Segundo Soto, como comandante fez várias operações com o extinto corpo da polícia secreta DAS, dissolvido em 2011 por um esquema de espionagem de jornalistas, juízes e políticos.

"Foram os do DAS os que me ensinaram (...) O promotor tampouco dizia: 'Bom, major, o que está acontecendo aqui'. Nada, todo mundo como que se calava, ninguém dizia nada, sabiam que tudo era ilegal".

"Atire e recolha"

Durante um tempo, os soldados conseguiram encobrir seus crimes, extraviando os documentos de identidade das vítimas. "Tampouco disse nada sobre isso, achei normal, permiti que ocorresse.

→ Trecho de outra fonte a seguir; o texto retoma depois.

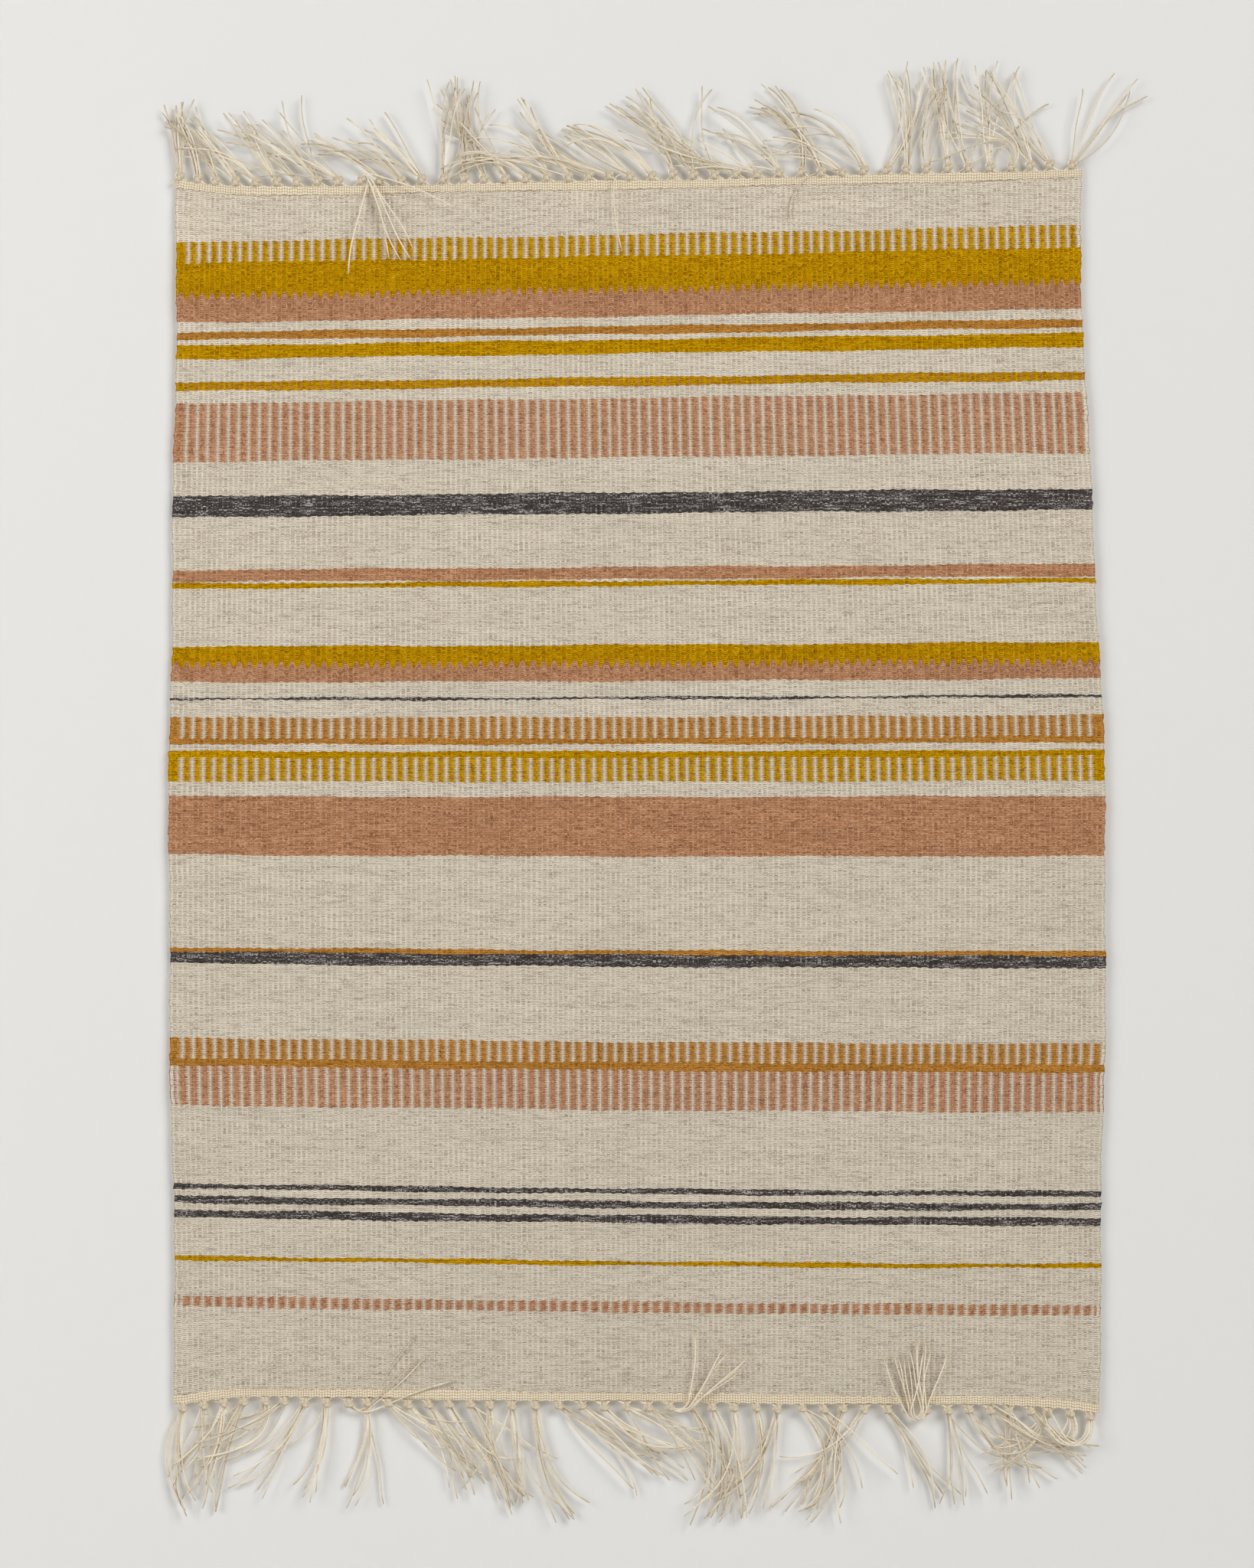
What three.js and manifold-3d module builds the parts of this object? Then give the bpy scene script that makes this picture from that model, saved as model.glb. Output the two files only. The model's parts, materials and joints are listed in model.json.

Naquela ocasião, não sentia remorso porque eu via que na brigada esse era um resultado operacional".

Soto se sentiu "blindado". Ele afirma que o então comandante do Exército, general Mario Montoya, media os resultados operacionais "em mortos".

"Ele não se interessava pelas capturas (...) Fui testemunha de (uma vez em que) um major com sobrenome Rodríguez não tinha nenhum morto. Chegou o comandante do Exército e lhe disse: 'Major, é que em (o município de) Barrancominas não tem guerrilha?'".

Para, depois, alfinetá-lo: "O que tem que fazer é colocar um batalhão alinhado e dar a ordem: 'Atirem'. E vá e recolha, como quem diz a quem atira (...) já é ganho, isso é um morto".

Embora não tenha sido condenado, Montoya oferece sua versão à JEP. Sua defesa negou à AFP os apontamentos. "Em nenhum momento existiu uma diretiva ou diretriz ao Exército para atos tão atrozes", afirma o advogado Andrés Garzón.

Agora, Soto teme por sua vida. "Esta verdade que estou dizendo certamente pode ter um preço", resigna-se o oficial, que dentro de pouco tempo terá que encarar as famílias que deixou de luto. Sua advogada, Tania Parra, também tem recebido ameaças.